Resort finansów: kontrole są skuteczne
Wiceminister finansów i szef Służby Celnej Jacek Kapica uważa natomiast, że przepisy regulujące kontrolę stacji paliwowych skutecznie umożliwiają wykrywanie nadużyć. Zdaniem wiceministra, część przypadków, gdy kwestionowane są złożone oświadczenie, to tylko efekt błędu - ale za błędy również trzeba odpowiadać.
- Jeżeli tam nie ma NIP-u, PESEL-u, to takie oświadczenie nie jest kompletne - powiedział. Dodał, że z orzeczeń sądów wynika, iż oświadczenia wystawiano np. na Tolka Banana, Karola Wojtyłę, Adama Małysza, czy Ewelinę Flintę. Zdarzały się też przypadki dopisywania cyfr przy liczbie sprzedanych litrów paliwa, by w oświadczeniach było ich więcej, niż faktycznie zakupiono.
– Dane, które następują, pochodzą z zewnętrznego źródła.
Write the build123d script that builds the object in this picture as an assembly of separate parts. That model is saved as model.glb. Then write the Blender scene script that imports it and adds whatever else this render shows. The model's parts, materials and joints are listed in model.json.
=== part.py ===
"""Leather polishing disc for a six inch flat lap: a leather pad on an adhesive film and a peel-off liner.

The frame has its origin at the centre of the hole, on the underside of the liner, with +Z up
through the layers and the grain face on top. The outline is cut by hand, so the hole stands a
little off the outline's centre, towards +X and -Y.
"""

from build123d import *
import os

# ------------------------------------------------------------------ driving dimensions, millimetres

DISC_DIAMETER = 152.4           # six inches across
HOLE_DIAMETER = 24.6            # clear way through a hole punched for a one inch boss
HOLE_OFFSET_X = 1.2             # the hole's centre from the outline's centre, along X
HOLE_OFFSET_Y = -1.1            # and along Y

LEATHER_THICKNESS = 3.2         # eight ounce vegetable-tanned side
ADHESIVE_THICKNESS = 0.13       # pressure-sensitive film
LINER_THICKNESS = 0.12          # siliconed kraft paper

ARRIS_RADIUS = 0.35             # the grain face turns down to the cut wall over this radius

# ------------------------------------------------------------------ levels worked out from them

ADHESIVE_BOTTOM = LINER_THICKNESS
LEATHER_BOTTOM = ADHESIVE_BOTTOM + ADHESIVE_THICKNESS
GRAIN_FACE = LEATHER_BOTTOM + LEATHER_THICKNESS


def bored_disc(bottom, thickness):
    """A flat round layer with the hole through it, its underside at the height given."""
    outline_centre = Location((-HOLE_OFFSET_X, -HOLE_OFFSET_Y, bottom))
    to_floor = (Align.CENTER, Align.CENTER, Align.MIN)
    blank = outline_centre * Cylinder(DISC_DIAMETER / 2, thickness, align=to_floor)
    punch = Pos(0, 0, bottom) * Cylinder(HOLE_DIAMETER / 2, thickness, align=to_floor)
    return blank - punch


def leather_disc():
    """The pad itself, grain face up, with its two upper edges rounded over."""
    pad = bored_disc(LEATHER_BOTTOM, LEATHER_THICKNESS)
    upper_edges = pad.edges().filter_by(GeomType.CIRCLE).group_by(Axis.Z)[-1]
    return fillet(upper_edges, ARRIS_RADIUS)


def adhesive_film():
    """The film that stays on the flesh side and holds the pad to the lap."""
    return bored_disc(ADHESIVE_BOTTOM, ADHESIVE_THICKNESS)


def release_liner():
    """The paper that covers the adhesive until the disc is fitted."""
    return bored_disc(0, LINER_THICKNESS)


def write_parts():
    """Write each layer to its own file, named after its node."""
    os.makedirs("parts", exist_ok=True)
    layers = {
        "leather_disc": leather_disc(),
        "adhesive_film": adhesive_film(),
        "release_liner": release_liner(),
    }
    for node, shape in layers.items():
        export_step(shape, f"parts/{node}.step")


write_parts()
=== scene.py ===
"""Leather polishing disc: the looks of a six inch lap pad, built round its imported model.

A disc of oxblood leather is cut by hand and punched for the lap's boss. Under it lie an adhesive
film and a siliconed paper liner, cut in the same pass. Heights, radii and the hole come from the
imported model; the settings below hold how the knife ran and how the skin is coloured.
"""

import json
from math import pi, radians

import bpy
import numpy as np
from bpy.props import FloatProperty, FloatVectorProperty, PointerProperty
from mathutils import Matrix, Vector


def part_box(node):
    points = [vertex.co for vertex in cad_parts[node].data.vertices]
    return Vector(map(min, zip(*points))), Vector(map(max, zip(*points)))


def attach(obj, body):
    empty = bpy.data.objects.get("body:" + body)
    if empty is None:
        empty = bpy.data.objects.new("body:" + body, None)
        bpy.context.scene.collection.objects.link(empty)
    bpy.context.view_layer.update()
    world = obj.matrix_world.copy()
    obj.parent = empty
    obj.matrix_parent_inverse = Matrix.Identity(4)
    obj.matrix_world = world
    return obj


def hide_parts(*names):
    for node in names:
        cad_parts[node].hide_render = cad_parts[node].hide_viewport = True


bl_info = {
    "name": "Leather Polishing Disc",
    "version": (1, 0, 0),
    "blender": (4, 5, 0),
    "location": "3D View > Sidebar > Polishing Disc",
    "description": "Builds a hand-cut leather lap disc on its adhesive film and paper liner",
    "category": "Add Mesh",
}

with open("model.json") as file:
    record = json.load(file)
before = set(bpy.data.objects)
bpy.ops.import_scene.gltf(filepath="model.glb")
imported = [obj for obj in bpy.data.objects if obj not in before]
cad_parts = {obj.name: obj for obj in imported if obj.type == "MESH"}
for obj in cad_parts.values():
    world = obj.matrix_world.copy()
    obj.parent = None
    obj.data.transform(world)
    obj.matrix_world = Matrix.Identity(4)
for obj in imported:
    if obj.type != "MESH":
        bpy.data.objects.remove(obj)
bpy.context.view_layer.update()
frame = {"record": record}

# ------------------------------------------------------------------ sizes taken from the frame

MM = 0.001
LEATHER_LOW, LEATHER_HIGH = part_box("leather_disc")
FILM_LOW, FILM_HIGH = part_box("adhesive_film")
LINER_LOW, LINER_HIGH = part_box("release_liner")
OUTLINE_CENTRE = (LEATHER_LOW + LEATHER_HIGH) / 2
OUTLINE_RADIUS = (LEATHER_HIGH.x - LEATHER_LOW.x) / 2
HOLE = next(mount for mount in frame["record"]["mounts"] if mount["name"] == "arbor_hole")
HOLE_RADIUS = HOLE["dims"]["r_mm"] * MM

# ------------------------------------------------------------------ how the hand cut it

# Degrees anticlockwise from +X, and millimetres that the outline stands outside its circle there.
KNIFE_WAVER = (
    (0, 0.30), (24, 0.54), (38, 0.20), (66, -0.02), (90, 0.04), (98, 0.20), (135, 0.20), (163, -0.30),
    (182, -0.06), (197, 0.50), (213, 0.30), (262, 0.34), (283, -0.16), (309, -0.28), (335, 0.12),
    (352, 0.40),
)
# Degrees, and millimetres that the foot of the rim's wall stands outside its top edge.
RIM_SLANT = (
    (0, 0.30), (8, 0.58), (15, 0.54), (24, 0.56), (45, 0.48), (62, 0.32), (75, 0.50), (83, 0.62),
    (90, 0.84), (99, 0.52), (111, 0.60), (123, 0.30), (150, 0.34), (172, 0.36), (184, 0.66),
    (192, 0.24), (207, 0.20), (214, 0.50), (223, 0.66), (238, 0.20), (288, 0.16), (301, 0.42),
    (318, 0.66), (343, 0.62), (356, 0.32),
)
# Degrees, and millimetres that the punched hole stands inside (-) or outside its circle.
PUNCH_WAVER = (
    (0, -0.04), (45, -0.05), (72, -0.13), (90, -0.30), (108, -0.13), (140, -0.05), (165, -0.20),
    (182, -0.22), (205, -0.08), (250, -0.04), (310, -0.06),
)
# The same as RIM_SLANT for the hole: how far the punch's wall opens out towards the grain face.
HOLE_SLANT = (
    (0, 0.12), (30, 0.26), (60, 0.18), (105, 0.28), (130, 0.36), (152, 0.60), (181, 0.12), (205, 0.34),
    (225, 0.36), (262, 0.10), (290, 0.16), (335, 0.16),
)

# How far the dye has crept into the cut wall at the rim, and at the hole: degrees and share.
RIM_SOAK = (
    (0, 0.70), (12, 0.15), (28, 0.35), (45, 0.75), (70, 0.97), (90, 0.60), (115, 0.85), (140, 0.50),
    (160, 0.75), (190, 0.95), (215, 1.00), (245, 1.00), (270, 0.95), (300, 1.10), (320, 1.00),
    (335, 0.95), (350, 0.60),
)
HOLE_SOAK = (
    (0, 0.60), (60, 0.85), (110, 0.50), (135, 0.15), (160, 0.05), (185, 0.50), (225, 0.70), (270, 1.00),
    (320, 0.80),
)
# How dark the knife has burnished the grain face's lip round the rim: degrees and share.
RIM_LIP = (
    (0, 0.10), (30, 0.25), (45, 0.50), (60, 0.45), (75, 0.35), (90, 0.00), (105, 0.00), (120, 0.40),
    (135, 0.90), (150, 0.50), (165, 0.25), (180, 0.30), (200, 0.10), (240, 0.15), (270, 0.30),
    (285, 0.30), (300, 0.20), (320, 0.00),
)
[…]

Według resortu finansów kontrole wykazują, że na co drugiej stacji olej opałowy jest sprzedawany z naruszeniem przepisów. Resort podkreśla, że w zdecydowanej większości przypadków postępowania sądowe potwierdzają, że doszło do złamania prawa.
Wiceminister poinformował, że w 2009 r. sądy administracyjne wydały 62 orzeczenia dotyczące akcyzy od oleju opałowego, w 15 przypadkach uchyliły decyzje organów celnych, a w 47 przypadkach oddaliły skargi podatników. Kapica zapowiedział, że resort będzie badał przyczyny uchylania decyzji organów celnych, aby uniknąć przypadków błędów w prowadzeniu postępowań oraz by ograniczyć skalę uchylanych decyzji.
Według danych przytoczonych przez Kapicę, w 2009 r. przeprowadzono 530 kontroli dotyczących zobowiązań podatkowych w akcyzie od oleju opałowego. W 56 proc. kontroli stwierdzono nieprawidłowości, a szacowane straty państwa wyliczono na ok. 178 mln zł.
- Główne nieprawidłowości to brak oświadczeń, fikcyjne osoby wykazane w oświadczeniach, bądź niekompletne oświadczenia - wyjaśnił wiceminister. Dodał, że w 70 proc. kontroli kwota dodatkowych należności nie przekracza 10 tys. zł. W przypadku 14 proc. ujawnione zaległości wynoszą od 10 tys. zł do 100 tys. zł, a w przypadku 16 proc. wynoszą więcej niż 100 tys. zł, (w tym powyżej 1 mln zł - 5 proc.)
Wiceminister przyznał, że przedsiębiorcy mogą być ofiarami swoich pracowników, ale każdy z nich odpowiada za swoich podwładnych.